* **Aim**: Among the entries below, extract exactly the lines that run from the one with "stand_normal = stand_grid(neck_half(sleeve[4], sleeve[5][0]))" through the one with "from mathutils import Matrix, Vector", both ends included.

A run of records
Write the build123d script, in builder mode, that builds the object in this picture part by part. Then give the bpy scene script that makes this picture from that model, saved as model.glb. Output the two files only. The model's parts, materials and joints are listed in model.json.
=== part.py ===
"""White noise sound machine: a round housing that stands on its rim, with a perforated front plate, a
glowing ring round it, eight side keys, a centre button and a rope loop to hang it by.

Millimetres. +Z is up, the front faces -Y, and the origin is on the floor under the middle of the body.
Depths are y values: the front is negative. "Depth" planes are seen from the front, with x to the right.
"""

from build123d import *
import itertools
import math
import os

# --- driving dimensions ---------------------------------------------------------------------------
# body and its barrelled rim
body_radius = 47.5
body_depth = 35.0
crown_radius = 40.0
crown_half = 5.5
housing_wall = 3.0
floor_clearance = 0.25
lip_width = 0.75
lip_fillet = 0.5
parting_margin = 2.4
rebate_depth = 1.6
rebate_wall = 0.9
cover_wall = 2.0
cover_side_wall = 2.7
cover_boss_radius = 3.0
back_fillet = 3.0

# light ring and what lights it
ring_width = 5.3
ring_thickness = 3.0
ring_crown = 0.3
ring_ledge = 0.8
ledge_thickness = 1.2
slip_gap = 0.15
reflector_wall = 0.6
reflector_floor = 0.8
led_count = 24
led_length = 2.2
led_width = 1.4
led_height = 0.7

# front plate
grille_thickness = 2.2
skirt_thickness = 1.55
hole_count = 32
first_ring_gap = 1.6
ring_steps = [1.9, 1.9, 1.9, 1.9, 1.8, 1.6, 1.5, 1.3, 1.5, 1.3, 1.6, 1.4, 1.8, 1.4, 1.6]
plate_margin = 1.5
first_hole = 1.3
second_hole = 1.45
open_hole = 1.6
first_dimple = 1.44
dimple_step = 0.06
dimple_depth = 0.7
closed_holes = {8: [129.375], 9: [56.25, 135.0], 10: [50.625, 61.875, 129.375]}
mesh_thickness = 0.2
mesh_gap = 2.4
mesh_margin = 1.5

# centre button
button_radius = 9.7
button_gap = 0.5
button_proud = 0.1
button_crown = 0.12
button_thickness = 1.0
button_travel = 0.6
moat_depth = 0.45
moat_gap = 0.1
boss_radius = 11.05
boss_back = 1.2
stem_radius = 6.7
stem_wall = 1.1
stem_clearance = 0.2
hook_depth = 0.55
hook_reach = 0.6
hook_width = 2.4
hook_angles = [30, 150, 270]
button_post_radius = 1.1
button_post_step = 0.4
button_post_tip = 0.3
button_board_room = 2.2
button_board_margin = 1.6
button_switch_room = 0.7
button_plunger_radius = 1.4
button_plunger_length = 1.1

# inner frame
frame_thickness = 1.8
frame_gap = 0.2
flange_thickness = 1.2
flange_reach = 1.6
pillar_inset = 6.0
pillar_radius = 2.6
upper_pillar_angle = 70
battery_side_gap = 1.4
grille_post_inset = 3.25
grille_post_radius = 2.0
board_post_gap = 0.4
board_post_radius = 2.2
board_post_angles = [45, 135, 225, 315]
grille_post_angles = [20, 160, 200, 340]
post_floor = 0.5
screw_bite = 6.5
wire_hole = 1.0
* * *
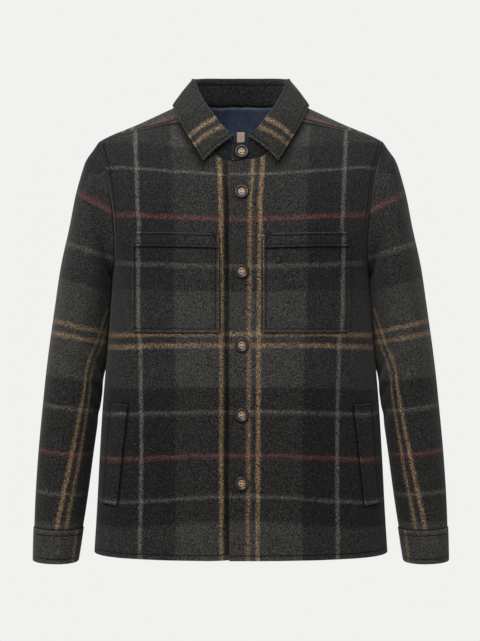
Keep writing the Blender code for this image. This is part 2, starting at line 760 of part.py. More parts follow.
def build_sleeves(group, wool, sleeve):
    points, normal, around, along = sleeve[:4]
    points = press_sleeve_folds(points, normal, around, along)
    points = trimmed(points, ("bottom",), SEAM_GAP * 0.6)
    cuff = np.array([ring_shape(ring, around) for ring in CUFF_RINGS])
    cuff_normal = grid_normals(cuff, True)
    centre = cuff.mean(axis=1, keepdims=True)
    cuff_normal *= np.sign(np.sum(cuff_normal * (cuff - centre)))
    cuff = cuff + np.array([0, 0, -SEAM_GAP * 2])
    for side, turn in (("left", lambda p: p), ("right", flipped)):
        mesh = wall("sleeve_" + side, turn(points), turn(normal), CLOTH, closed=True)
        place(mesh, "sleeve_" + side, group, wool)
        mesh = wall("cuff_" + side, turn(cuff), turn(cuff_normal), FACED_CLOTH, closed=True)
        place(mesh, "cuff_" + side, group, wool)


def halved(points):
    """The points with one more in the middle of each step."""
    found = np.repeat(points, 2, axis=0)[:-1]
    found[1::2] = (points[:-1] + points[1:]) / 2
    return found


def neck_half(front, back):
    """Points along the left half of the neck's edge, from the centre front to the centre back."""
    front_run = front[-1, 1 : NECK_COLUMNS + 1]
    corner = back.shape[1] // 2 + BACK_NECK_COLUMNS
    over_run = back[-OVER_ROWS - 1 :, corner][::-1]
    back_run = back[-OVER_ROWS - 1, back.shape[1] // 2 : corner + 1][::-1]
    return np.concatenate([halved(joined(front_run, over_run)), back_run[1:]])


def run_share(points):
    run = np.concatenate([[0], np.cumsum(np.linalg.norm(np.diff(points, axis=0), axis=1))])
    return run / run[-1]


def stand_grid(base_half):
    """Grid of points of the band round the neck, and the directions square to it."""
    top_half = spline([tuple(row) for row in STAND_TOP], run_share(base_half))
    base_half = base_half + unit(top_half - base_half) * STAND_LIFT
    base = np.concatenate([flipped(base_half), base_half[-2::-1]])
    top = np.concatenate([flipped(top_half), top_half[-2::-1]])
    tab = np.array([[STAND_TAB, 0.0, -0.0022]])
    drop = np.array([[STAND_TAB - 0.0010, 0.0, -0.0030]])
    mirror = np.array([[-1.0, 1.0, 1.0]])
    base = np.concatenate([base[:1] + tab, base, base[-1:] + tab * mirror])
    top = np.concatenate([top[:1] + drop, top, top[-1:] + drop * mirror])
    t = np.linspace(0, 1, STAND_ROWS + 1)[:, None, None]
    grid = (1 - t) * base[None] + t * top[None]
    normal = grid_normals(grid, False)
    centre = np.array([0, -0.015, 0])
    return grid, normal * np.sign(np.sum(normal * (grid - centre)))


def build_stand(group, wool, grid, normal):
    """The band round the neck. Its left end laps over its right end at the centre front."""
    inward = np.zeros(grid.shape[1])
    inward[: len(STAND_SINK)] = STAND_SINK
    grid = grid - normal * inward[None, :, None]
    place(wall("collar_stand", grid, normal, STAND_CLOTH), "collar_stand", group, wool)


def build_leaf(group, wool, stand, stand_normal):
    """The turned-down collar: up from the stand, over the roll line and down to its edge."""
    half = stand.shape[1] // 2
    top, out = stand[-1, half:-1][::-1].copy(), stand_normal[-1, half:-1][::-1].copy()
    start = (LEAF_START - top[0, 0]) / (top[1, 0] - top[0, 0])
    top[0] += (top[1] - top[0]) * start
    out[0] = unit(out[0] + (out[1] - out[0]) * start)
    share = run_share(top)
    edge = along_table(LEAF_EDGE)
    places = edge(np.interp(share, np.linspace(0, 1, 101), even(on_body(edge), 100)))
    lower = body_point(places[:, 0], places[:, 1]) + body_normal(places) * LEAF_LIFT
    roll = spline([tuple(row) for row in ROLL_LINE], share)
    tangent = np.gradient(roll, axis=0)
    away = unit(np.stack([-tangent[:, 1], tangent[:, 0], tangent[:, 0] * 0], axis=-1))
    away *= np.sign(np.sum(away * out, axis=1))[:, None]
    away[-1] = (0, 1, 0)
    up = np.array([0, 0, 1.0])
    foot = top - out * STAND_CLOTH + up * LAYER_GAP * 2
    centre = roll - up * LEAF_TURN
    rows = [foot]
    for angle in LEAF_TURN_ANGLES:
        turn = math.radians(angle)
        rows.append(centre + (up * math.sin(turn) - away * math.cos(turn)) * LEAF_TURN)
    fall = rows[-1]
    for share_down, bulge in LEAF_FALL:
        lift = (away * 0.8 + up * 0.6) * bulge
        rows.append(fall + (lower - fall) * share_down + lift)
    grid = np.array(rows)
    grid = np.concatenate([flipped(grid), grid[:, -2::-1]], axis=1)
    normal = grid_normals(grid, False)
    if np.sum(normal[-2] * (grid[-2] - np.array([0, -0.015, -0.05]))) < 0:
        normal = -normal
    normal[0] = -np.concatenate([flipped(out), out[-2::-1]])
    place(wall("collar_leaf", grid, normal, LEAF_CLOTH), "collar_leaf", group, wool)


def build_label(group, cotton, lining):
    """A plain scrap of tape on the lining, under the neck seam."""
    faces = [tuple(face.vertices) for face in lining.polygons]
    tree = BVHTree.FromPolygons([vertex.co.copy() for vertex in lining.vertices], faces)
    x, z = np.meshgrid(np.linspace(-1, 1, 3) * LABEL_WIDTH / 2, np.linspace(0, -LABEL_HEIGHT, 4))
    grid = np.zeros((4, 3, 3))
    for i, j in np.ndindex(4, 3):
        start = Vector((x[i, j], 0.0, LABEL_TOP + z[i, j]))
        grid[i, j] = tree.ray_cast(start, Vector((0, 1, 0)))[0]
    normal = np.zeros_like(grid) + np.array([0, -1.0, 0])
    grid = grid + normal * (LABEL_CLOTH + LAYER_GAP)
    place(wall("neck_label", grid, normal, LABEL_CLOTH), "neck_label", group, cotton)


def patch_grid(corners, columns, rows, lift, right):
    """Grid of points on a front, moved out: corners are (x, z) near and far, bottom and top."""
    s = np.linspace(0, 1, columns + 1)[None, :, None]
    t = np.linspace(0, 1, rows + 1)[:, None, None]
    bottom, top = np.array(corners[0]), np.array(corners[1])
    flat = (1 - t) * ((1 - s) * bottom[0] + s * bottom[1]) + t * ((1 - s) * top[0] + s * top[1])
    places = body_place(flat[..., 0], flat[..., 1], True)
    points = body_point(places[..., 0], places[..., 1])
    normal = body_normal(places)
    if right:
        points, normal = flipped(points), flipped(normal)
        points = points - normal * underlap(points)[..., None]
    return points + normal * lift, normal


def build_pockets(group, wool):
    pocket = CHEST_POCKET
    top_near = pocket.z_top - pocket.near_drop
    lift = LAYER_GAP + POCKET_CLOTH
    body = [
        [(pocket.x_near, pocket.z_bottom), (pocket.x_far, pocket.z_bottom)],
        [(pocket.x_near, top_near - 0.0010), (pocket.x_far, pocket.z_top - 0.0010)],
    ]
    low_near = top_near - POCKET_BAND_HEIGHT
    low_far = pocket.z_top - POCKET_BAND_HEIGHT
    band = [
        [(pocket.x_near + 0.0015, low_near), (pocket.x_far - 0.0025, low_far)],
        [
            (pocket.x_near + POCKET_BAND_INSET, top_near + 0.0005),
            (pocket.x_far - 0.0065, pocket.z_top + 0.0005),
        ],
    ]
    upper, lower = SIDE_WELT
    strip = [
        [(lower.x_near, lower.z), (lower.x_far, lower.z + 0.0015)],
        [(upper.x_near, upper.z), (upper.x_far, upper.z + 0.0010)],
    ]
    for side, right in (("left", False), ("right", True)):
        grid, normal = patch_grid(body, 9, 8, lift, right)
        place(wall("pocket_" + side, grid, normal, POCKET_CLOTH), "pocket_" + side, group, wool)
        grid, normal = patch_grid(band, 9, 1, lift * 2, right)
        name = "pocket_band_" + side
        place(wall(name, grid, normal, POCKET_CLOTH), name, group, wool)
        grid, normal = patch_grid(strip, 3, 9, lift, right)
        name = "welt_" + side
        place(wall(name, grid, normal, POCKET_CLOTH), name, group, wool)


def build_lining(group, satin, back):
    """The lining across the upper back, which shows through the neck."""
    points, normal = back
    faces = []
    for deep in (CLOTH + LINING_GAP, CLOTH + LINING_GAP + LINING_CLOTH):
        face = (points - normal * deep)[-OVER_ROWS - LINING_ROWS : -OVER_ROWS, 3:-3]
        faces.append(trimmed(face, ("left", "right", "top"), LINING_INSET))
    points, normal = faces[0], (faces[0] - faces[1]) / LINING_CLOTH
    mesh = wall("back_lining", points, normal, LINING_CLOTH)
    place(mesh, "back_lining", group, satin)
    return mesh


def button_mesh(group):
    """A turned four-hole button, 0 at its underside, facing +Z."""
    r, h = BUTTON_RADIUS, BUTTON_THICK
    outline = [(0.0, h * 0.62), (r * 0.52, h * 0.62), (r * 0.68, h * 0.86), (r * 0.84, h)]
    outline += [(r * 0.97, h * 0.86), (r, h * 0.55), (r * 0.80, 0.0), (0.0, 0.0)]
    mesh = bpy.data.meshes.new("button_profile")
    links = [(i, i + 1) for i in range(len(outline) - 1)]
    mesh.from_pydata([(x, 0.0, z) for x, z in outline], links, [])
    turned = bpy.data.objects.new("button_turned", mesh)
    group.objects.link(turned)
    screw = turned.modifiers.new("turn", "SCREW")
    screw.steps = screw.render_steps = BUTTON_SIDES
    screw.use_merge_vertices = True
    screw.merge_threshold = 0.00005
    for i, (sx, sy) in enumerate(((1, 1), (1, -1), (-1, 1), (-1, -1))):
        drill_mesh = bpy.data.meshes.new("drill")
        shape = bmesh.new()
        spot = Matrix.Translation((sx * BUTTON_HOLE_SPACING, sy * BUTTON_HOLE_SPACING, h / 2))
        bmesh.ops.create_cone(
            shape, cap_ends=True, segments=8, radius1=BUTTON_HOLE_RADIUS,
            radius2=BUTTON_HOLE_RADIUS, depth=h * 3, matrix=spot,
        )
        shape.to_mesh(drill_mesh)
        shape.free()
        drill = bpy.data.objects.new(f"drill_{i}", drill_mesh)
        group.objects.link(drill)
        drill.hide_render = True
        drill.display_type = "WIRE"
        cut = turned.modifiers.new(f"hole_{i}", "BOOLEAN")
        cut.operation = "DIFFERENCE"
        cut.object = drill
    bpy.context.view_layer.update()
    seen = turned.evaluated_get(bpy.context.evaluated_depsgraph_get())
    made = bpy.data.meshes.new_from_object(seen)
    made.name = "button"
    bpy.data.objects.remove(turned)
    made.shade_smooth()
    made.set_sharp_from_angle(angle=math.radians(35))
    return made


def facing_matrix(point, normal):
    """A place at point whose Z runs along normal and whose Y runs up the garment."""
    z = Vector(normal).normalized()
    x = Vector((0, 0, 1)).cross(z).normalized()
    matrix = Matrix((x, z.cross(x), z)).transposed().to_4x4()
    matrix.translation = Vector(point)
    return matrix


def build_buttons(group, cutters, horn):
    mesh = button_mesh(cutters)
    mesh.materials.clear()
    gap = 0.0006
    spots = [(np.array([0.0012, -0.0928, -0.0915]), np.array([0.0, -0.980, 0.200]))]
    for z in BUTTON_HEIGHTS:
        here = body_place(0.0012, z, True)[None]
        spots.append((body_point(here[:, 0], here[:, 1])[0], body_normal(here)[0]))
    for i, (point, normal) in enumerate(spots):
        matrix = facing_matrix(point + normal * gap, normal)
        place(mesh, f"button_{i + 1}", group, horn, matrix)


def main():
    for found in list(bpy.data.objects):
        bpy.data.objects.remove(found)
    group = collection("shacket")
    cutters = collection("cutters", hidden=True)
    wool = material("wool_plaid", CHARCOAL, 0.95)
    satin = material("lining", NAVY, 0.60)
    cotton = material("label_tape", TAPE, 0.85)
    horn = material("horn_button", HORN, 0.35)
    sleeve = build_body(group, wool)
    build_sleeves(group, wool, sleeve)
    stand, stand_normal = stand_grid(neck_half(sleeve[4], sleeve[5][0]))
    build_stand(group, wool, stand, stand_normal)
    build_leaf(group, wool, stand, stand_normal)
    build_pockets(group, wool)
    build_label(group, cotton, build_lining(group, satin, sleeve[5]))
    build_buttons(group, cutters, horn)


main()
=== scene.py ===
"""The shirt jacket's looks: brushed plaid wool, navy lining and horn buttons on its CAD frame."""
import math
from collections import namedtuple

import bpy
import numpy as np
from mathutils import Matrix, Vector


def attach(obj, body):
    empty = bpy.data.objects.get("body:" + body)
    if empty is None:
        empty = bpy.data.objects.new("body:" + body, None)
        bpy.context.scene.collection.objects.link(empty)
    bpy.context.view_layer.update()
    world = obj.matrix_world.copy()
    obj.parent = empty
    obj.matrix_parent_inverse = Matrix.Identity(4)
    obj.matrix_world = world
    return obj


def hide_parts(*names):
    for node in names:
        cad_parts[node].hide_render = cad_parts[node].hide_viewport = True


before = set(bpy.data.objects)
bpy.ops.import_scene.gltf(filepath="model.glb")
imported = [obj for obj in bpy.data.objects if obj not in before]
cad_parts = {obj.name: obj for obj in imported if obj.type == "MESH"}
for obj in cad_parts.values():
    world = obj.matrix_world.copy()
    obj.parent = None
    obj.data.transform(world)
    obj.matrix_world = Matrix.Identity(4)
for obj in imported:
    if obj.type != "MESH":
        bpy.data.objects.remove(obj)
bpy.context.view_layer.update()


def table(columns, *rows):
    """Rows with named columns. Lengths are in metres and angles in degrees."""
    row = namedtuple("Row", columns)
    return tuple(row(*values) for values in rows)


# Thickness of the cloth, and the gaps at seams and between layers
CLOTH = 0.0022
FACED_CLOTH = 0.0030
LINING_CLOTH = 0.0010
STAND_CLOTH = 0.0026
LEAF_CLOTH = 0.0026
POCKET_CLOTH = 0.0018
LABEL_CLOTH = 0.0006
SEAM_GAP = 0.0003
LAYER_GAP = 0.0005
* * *
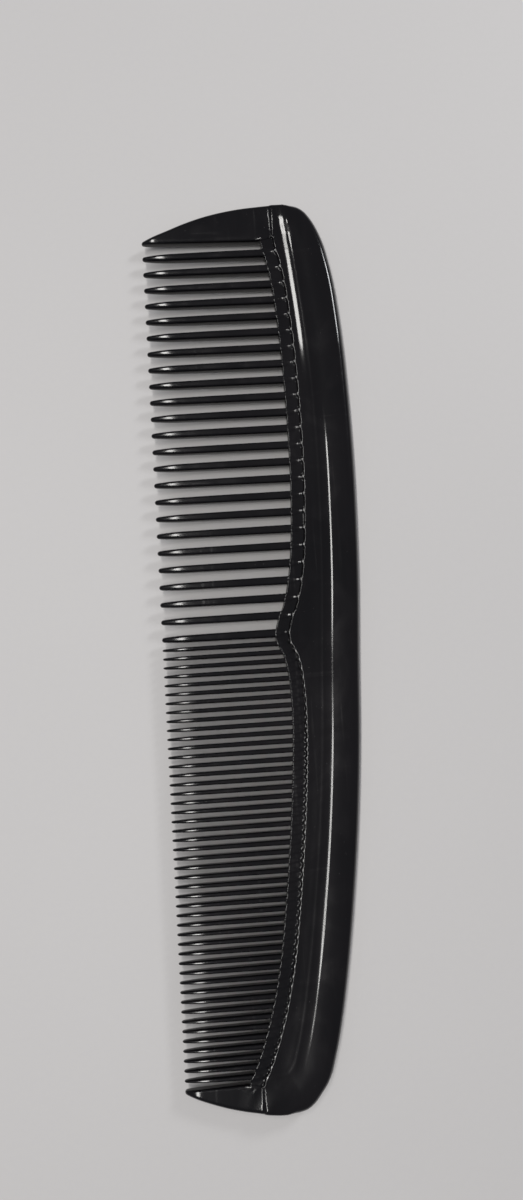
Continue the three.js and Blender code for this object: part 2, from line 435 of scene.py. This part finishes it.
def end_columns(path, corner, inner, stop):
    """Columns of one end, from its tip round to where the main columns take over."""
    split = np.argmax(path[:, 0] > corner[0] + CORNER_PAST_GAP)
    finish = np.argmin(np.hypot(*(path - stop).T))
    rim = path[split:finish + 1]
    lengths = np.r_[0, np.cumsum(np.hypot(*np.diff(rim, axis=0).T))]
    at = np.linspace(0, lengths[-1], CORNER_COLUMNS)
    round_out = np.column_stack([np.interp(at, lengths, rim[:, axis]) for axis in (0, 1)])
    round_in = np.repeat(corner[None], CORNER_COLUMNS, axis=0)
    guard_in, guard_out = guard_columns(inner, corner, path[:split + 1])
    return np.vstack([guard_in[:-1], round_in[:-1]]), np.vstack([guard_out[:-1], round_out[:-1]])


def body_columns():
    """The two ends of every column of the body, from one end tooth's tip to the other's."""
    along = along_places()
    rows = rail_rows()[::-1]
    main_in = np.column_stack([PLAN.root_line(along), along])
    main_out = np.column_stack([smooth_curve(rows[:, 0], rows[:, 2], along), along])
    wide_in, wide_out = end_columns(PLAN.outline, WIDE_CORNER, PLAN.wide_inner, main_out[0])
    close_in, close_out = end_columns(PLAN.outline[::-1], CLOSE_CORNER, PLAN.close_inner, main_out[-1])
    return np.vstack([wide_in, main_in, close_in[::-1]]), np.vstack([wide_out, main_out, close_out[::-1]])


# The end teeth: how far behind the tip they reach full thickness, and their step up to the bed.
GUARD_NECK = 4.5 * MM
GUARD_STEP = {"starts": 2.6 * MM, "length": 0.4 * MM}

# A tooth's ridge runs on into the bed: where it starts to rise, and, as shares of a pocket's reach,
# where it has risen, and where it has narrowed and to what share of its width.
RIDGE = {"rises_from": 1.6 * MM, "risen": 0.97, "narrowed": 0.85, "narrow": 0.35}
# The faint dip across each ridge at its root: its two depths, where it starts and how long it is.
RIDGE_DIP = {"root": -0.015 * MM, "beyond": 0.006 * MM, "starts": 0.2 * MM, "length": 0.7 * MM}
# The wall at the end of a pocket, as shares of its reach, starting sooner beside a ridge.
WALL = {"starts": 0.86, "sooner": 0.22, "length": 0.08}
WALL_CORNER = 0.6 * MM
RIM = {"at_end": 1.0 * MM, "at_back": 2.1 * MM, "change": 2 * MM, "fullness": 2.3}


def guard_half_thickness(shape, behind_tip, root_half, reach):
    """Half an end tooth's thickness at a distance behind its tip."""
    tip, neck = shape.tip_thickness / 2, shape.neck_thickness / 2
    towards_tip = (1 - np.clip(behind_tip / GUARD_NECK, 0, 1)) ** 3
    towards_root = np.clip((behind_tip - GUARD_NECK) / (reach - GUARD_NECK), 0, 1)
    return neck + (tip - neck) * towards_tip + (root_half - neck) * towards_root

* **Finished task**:
    stand, stand_normal = stand_grid(neck_half(sleeve[4], sleeve[5][0]))
    build_stand(group, wool, stand, stand_normal)
    build_leaf(group, wool, stand, stand_normal)
    build_pockets(group, wool)
    build_label(group, cotton, build_lining(group, satin, sleeve[5]))
    build_buttons(group, cutters, horn)


main()
=== scene.py ===
"""The shirt jacket's looks: brushed plaid wool, navy lining and horn buttons on its CAD frame."""
import math
from collections import namedtuple

import bpy
import numpy as np
from mathutils import Matrix, Vector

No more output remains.